Comme vient de déclarer un leader patronal dans la presse professionnelle : « Ce sont les salariés qui font le chiffre d’affaires ». En effet, mais plus qu’ils reçoivent en rémunérations, plus que prend l’Etat, moins qu’il en reste pour le patron !
Aujourd’hui, les organisations patronales s’inscrivent dans le droit prolongement de leur propre histoire et de leur propre logique. Petits patrons, ils tentent de s’assimiler aux salariés pour faire valoir une communauté d’intérêt en désignant un bouc émissaire, aujourd’hui la CFDT, demain la CGT, après demain FO, la CFTC ou la CGC. C’est culturel !
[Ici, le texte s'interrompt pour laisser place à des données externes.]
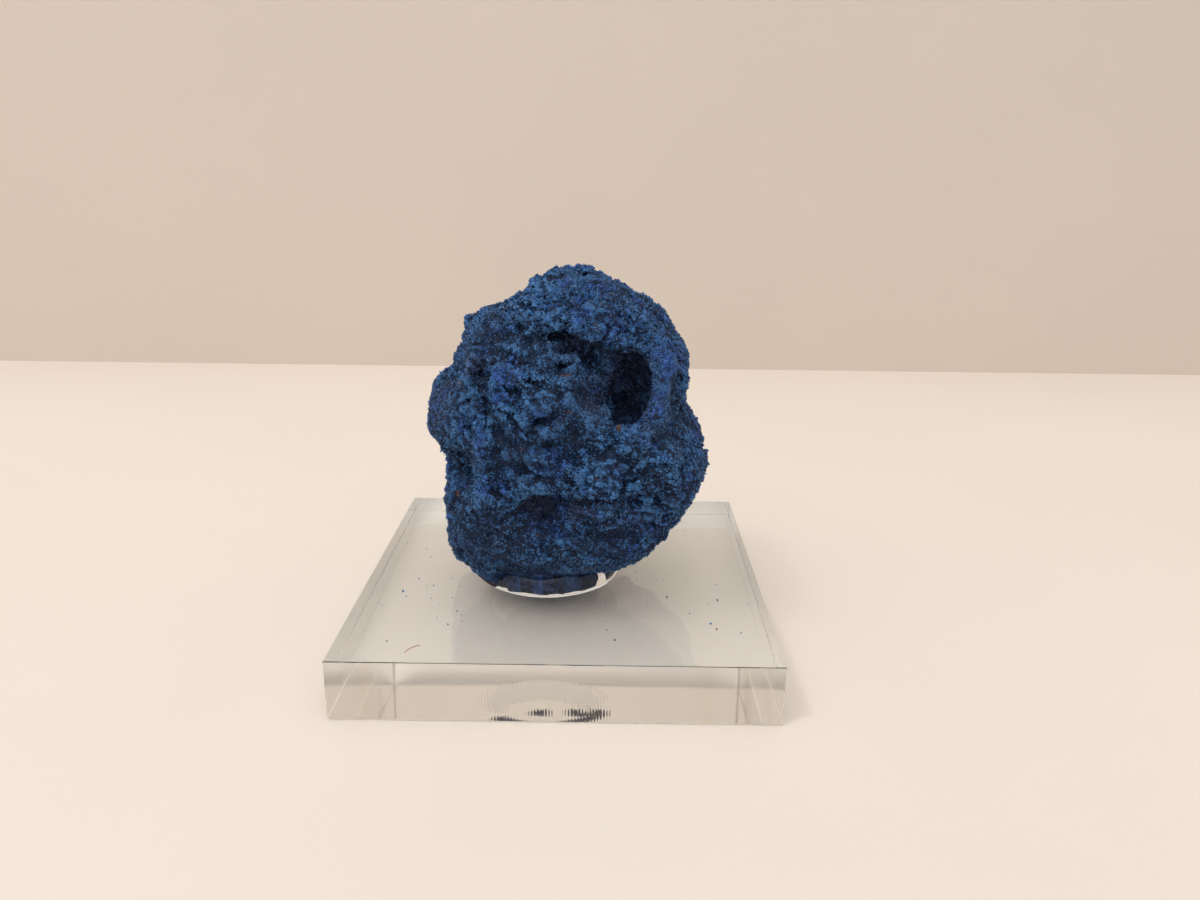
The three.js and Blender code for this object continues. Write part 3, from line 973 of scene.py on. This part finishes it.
def square_ring(half, corner, inset):
    """Points round a square with rounded corners, always as many and in the same order."""
    reach, radius = half - inset, corner - inset
    ring = []
    for quarter in range(4):
        turn = quarter * math.pi / 2
        along = np.array([math.cos(turn), math.sin(turn)])
        across = np.array([-along[1], along[0]])
        flat = reach - radius
        ring += [along * reach + across * flat * (2 * n / SIDE_STEPS - 1) for n in range(SIDE_STEPS)]
        for n in range(CORNER_STEPS):
            angle = math.pi / 2 * n / CORNER_STEPS
            bow = radius * (along * math.cos(angle) + across * math.sin(angle))
            ring.append((along + across) * flat + bow)
    return np.array(ring)


def joined(rings):
    """The points of rings stacked into one skin, and its quads."""
    count = len(rings[0])
    here = np.arange(count)
    there = (here + 1) % count
    quads = [
        np.stack([here + low, there + low, there + low + count, here + low + count], 1)
        for low in range(0, count * (len(rings) - 1), count)
    ]
    return np.concatenate(rings), np.concatenate(quads)


def lifted(ring, height):
    return np.column_stack([ring, np.full(len(ring), height)])


def plate(outline, lines, height):
    """Triangles that fill an outline at a height, facing up, with edges along some closed lines inside it."""
    points, edges = [], []
    for ring in (outline, *lines):
        start, count = len(points), len(ring)
        edges += [(start + n, start + (n + 1) % count) for n in range(count)]
        points += [Vector(point) for point in ring]
    flat, _, faces, *_ = delaunay_2d_cdt(points, edges, [], 1, 1e-5)
    flat, faces = np.array(flat), np.array(faces)
    first, second, third = (flat[faces[:, n]] for n in range(3))
    turned = np.cross(second - first, third - first) < 0
    faces[turned] = faces[turned][:, ::-1]
    return lifted(flat, height), faces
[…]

Ce qui est à déplorer, c’est l’approbation que ces actes anti-sociaux reçoivent du gouvernement. C’est incompréhensible qu’il verse des milliards d’euros aux employeurs d’une profession qui, depuis deux ans, démontrent leur intention de les empocher sans contrepartie ni aux salariés ni à l’intérêt national par la création d’emplois. Pire, c’est incompréhensible qu’il verse ces aides pour financer la régularisation d’emplois clandestins. Sciemment, car la profession est championne de l’emploi non déclaré et de la fraude fiscale !
Le retard pris par le Conseil d’Etat pour rendre son jugement (plus de 6 mois) est tout aussi incompréhensible – la CFDT continue à l’attendre avec autant d’impatience dans l’intérêt des 800 000 salariés des HCR.
En effet, la CFDT veut revenir au droit commun pour en finir avec les régimes dérogatoires. Pourquoi, à notre époque, les salariés des HCR n’auraient pas les mêmes droits tels qu’ils sont définis par le Code du travail, que tout autre salarié français ?
Notes :
1) On dit que l’histoire se répète… A l’époque de l’Empire Romain, 200 ans avant Jésus Christ, une organisation de cuisiniers fut le premier « collegium » professionnel officiellement enregistré auprès des autorités de l’état. Plus tard, ils furent suivis par les « maçons » (d’où les francs-maçons), les bâtisseurs, les architectes, les cordonniers, les poissonniers… Les cuisiniers échangeaient ainsi leur savoir-faire et s’organisaient pour défendre leurs intérêts collectifs.